The existence of price instability confounds the price signal and renders it economically inefficient. Thus it appears that these models have no connection with reality. Furthermore, agricultural markets often operate imperfectly because of re­strictive practices by dominant players and high levels of risks and uncertainty, especially associated with variation in supply (Boussard et al., 2005).
     It follows from the previous considerations that there are gaps in research on the ways to manage supply and demand for agricultural products, knowing that, regardless of the scale: prices on agricultural markets are unstable and vola­tile, the supply of agricultural products is unstable, sometimes chaotic and subject to uncertainty and risks, especially for the poorest decision makers lacking in resources who are more risk averse than others. Such research may lead to specific policy considerations to improve modeling of agricultural markets and correct for market imperfections (Box 6-2).
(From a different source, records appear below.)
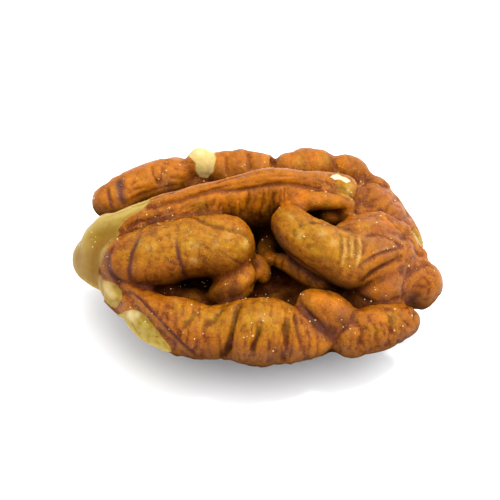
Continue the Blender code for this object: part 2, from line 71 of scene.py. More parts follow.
# %% Camera
FRAME = 500
ELEVATION = math.radians(46)
DISTANCE = 0.153
LENS = 120.0
SENSOR = 36.0
NEAR_CLIP = 0.01
TARGET = Vector((-0.000570, -0.000342, 0.008101))
TOWARDS_EYE = Vector((0, -math.cos(ELEVATION), math.sin(ELEVATION)))
VIEW_UP = Vector((0, math.sin(ELEVATION), math.cos(ELEVATION)))
EYE = TARGET + TOWARDS_EYE * DISTANCE
FOCAL_PIXELS = LENS / SENSOR * FRAME
PIXEL = DISTANCE / FOCAL_PIXELS

camera = bpy.data.objects.new("camera", bpy.data.cameras.new("camera"))
camera.data.lens = LENS
camera.data.sensor_width = SENSOR
camera.data.clip_start = NEAR_CLIP
camera.location = EYE
camera.rotation_euler = (math.pi / 2 - ELEVATION, 0, 0)
bpy.context.scene.collection.objects.link(camera)
bpy.context.scene.camera = camera
print("one pixel on the kernel is", round(PIXEL / MM, 3), "mm")


def sight_line(u, v):
    """The direction in which the camera sees a pixel."""
    return Vector(((u - FRAME / 2) / FOCAL_PIXELS, 0, 0)) + VIEW_UP * ((FRAME / 2 - v) / FOCAL_PIXELS) - TOWARDS_EYE


def pixels_of(points):
    """Where the camera sees each point, as two arrays of pixels."""
    offset = points - np.array(EYE)
    depth = -(offset @ np.array(TOWARDS_EYE))
    u = FRAME / 2 + FOCAL_PIXELS * offset[:, 0] / depth
    v = FRAME / 2 - FOCAL_PIXELS * (offset @ np.array(VIEW_UP)) / depth
    return u, v


# %% [markdown]
# ## A finer surface
# The real skin is smooth between its wrinkles, and the CAD's facets are larger than a vein. A Subdivision
# modifier would keep the facets' uneven sizes, so the CAD surface is remeshed with voxels to an even grain of
# under two tenths of a millimetre and smoothed. Everything after this moves points of this one mesh.

# %% Finer surface
GRAIN = 0.155 * MM
SMOOTH_ROUNDS = 12
MOST_TRIANGLES = 196_000
WELD_GAP = 0.001 * MM
UNDERSIDE = -0.2  # a normal that points down by more than this is on the underside
UPPER_THINNING = 0.02  # how much of the thinning the rest takes


def held(mesh):
    """An object in the scene that holds the mesh for a while."""
    holder = bpy.data.objects.new("holder", mesh)
    bpy.context.scene.collection.objects.link(holder)
    return holder


def evaluated(holder):
    """The holder's mesh after its modifiers, as a new mesh. The holder goes."""
    graph = bpy.context.evaluated_depsgraph_get()
    made = bpy.data.meshes.new_from_object(holder.evaluated_get(graph))
    bpy.data.objects.remove(holder)
    return made


def with_modifiers(mesh, settings):
    """The mesh after these modifiers, as a new mesh."""
    holder = held(mesh)
    for kind, values in settings:
        modifier = holder.modifiers.new(kind, kind)
        for name, value in values.items():
            setattr(modifier, name, value)
    return evaluated(holder)


def thinned(mesh, triangles):
    """The mesh of squares with its underside thinned, so that the whole has this many triangles."""
    holder = held(mesh)
    under = holder.vertex_groups.new(name="under")
    for vertex in mesh.vertices:
        under.add([vertex.index], 1.0 if vertex.normal.z < UNDERSIDE else UPPER_THINNING, "REPLACE")
    modifier = holder.modifiers.new("thin", "DECIMATE")
    modifier.ratio = triangles / (2 * len(mesh.polygons))
    modifier.vertex_group = under.name
    return evaluated(holder)


cad_kernel = bpy.data.objects["kernel"]
rough = cad_kernel.data.copy()
rough.name = "rough"
skin_mesh = with_modifiers(rough, [
    ("WELD", {"merge_threshold": WELD_GAP}),
    ("REMESH", {"mode": "VOXEL", "voxel_size": GRAIN}),
    ("SMOOTH", {"factor": 0.5, "iterations": SMOOTH_ROUNDS}),
])
skin_mesh = thinned(skin_mesh, MOST_TRIANGLES)
skin_mesh.name = "kernel_skin"
skin_mesh.materials.clear()
skin_mesh.calc_loop_triangles()
print("skin:", len(skin_mesh.vertices), "points,", len(skin_mesh.loop_triangles), "triangles")

# %% [markdown]
# ### Reading and writing the mesh
# The surface has about a hundred thousand points. Moving them one by one in Python is slow, so they are read
# into numpy arrays, worked on all at once and written back. The same goes for the numbers kept at each point.

# %% Reading and writing the mesh


def read(mesh, field="co"):
    """The positions of the mesh's points, or their normals."""
    values = np.empty(len(mesh.vertices) * 3)
    mesh.vertices.foreach_get(field, values)
    return values.reshape(-1, 3)


def write_points(mesh, points):
    mesh.vertices.foreach_set("co", points.ravel())
    mesh.update()


def write_attribute(mesh, name, values):
    """Stores one number for each point, for the material to read."""
    layer = mesh.attributes.new(name, "FLOAT", "POINT")
    layer.data.foreach_set("value", np.clip(values, 0, 1).astype(np.float32))


edges = np.empty(len(skin_mesh.edges) * 2, np.int32)
skin_mesh.edges.foreach_get("vertices", edges)
edges = edges.reshape(-1, 2)
starts, ends = np.concatenate([edges[:, 0], edges[:, 1]]), np.concatenate([edges[:, 1], edges[:, 0]])
neighbours = np.bincount(starts, minlength=len(skin_mesh.vertices))


def smoothed(values, rounds):
    """The values, each pulled to the average of its neighbours this many times."""
    flat = values.reshape(len(neighbours), -1).copy()
    for _ in range(rounds):
        for column in range(flat.shape[1]):
            flat[:, column] = np.bincount(starts, weights=flat[ends, column], minlength=len(flat)) / neighbours
    return flat.reshape(values.shape)


points = read(skin_mesh)
normals = read(skin_mesh, "normal")
tree = BVHTree.FromPolygons(points.tolist(), [p.vertices[:] for p in skin_mesh.polygons])
pixel_u, pixel_v = pixels_of(points)


def place_of(u, v):
    """The point of the skin that the camera sees at a pixel, or None beside it."""
    return tree.ray_cast(EYE, sight_line(u, v))[0]


# %% [markdown]
# ## Strokes
# Veins, creases and grooves run over the skin like lines drawn on it. Sculpting them by hand would give a mesh
# that no script can make again, so each is a stroke: a line of pixels, laid on the skin through the camera and
# then pressed in or raised along its length. It tapers at both ends, and its depth wavers, as a vein's does.

# %% Stroke tools
noise.seed_set(3)  # without a seed, noise_vector follows the clock and each run differs
WANDER_SIZE = 9  # pixels over which a wandering line bends
WAVER_SIZE = 1.1 * MM  # length over which a stroke's depth wavers
LONGEST_STEP = 12 * PIXEL  # a longer step jumps from one fold to another, so nothing is drawn along it
MARGIN = 2.5  # half widths beside a stroke in which the skin still swells


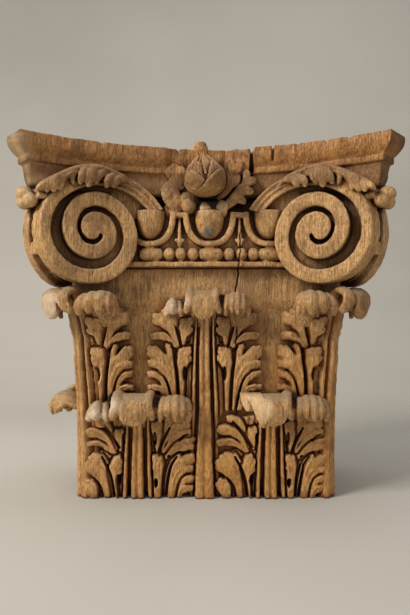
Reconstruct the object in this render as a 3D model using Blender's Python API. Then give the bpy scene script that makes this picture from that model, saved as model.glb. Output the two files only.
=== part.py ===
"""A carved oak pilaster capital: two rows of acanthus leaves, corner volutes and a hollow-sided abacus.

It is one block of wood, the front half of a square plan, cut flat behind where it meets the wall.
The row frame has +Z up and -Y to the front, with its origin at the middle of the bearing face.
Sizes are in millimetres, and to_world() turns them into Blender's metres.

Two plans are used. A face plan (a, d, z) has a along a face of the square, d out from the square's
centre and z up; each side repeats the front, turned a quarter. A leaf plan (u, n, z) has u across
the leaf from its stem, n out of the bell's core and z up.
"""

import math

import bmesh
import bpy
from mathutils import Vector

MM = 0.001

# Driving dimensions
HEIGHT = 390.0
HORN = 207.5  # the square's centre to the front of the abacus's horns
CORE = 138.0  # the square's centre to the face of the bell, between its leaves
STEM = 11.0  # how far the leaves' ribs stand out of the bell
BACK = (CORE + STEM) / 2  # y of the flat back, with the origin in the middle of the bearing face
PAST_BACK = 12.0  # every shape runs this far past the flat back before it is cut

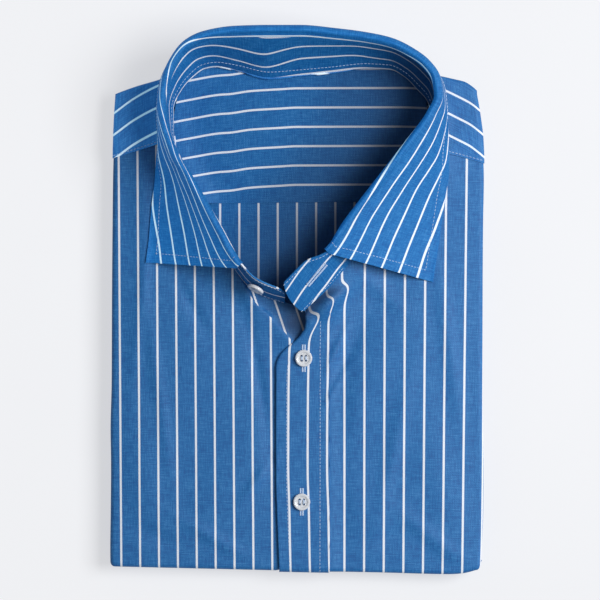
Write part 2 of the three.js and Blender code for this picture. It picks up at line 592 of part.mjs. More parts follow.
// Everything turned under: one rounded solid whose sides show its layers.
// inset of each layer: left, right, top, bottom, lowest layer first
const layerInsets = [
  [1.4, 1.2, 2.2, 1.6], [0.5, 0.4, 1.2, 0.5], [1.1, 0, 2.4, 1.2], [0.2, 0.9, 1.4, 0.2],
];
const grooveDepth = 1.3;
function layersSolid() {
  const outline = [];
  const corner = 5;
  const push = (x, y, nx, ny) => outline.push([x, y, nx, ny]);
  for (const y of [-150, -125, -100, -60, -20, 20, 60, 90, 112]) push(foldRight(y), y, 1, 0);
  const arc = (cx, cy, from, to) => {
    for (let k = 0; k <= 4; k += 1) {
      const a = mix(from, to, k / 4);
      push(cx + corner * Math.cos(a), cy + corner * Math.sin(a), Math.cos(a), Math.sin(a));
    }
  };
  arc(foldRight(125) - corner, 130.5 - corner, 0, Math.PI / 2);
  for (const x of [104, 96, 86, 76]) push(x, Math.min(foldShoulder(x), 146) - 0.4, 0, 1);
  for (const x of [60, 40, 20, 0, -20, -40, -60]) push(x, 143.6, 0, 1);
  for (const x of [-74, -86, -96, -104]) push(x, Math.min(foldShoulder(x), 146) - 0.4, 0, 1);
  arc(foldLeft(125) + corner, 131.5 - corner, Math.PI / 2, Math.PI);
  for (const y of [112, 90, 60, 20, -20, -60, -100, -125, -150]) push(foldLeft(y), y, -1, 0);
  arc(-120.3 + corner, foldBottom(-118) + corner, Math.PI, 1.5 * Math.PI);
  for (const x of [-95, -60, -25, 10, 45, 80, 100]) push(x, foldBottom(x), 0, -1);
  arc(119.6 - corner, foldBottom(118) + corner, 1.5 * Math.PI, 2 * Math.PI);
  const layerHeight = stackTop / layerCount;
  const round = [[0.02, 1], [0.15, 0.45], [0.5, 0], [0.85, 0.45], [0.98, 1]];
  const rings = [];
  layerInsets.forEach((inset, layer) => {
    round.forEach(([share, depth]) => {
      const edge = depth * grooveDepth;
      rings.push(outline.map(([x, y, nx, ny]) => {
        const by = inset[0] * Math.max(0, -nx) + inset[1] * Math.max(0, nx)
          + inset[2] * Math.max(0, ny) + inset[3] * Math.max(0, -ny) + edge;
        return new THREE.Vector3(x - nx * by, y - ny * by, (layer + share) * layerHeight);
      }));
    });
  });
  rings[0].forEach((p) => { p.z = 0; });
  rings[rings.length - 1].forEach((p) => { p.z = stackTop; });
  const points = rings.flat();
  const count = outline.length;
  const faces = [];
  for (let i = 0; i < rings.length - 1; i += 1) {
    for (let k = 0; k < count; k += 1) {
      const n = (k + 1) % count;
      const a = i * count;
      faces.push([a + k, a + n, a + count + n], [a + k, a + count + n, a + count + k]);
    }
  }
  const flat = (ring) => ring.map((p) => new THREE.Vector2(p.x, p.y));
  THREE.ShapeUtils.triangulateShape(flat(rings[0]), []).forEach(([a, b, c]) => faces.push([a, c, b]));
  const top = (rings.length - 1) * count;
  THREE.ShapeUtils.triangulateShape(flat(rings[rings.length - 1]), [])
    .forEach(([a, b, c]) => faces.push([top + a, top + b, top + c]));
  return solid("hidden_layers", points, faces);
}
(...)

1 Pareto optimality is an important notion in neoclasical economics. Named after Italian sociologist and economist Vilfredo Pareto (1848-1923), Pareto optimality is a situation which exists when economic resources and output have been allocated in such a way that no-one can be made better off without sacrificing the well-being of at least one person.
2 David Ricardo's Concept of Economic Rent on land is the value of the difference in productivity between a given piece of land and the poor­est (and/or most distant), most costly piece of land producing the same goods under the same conditions (of labour, capital, technology, etc.).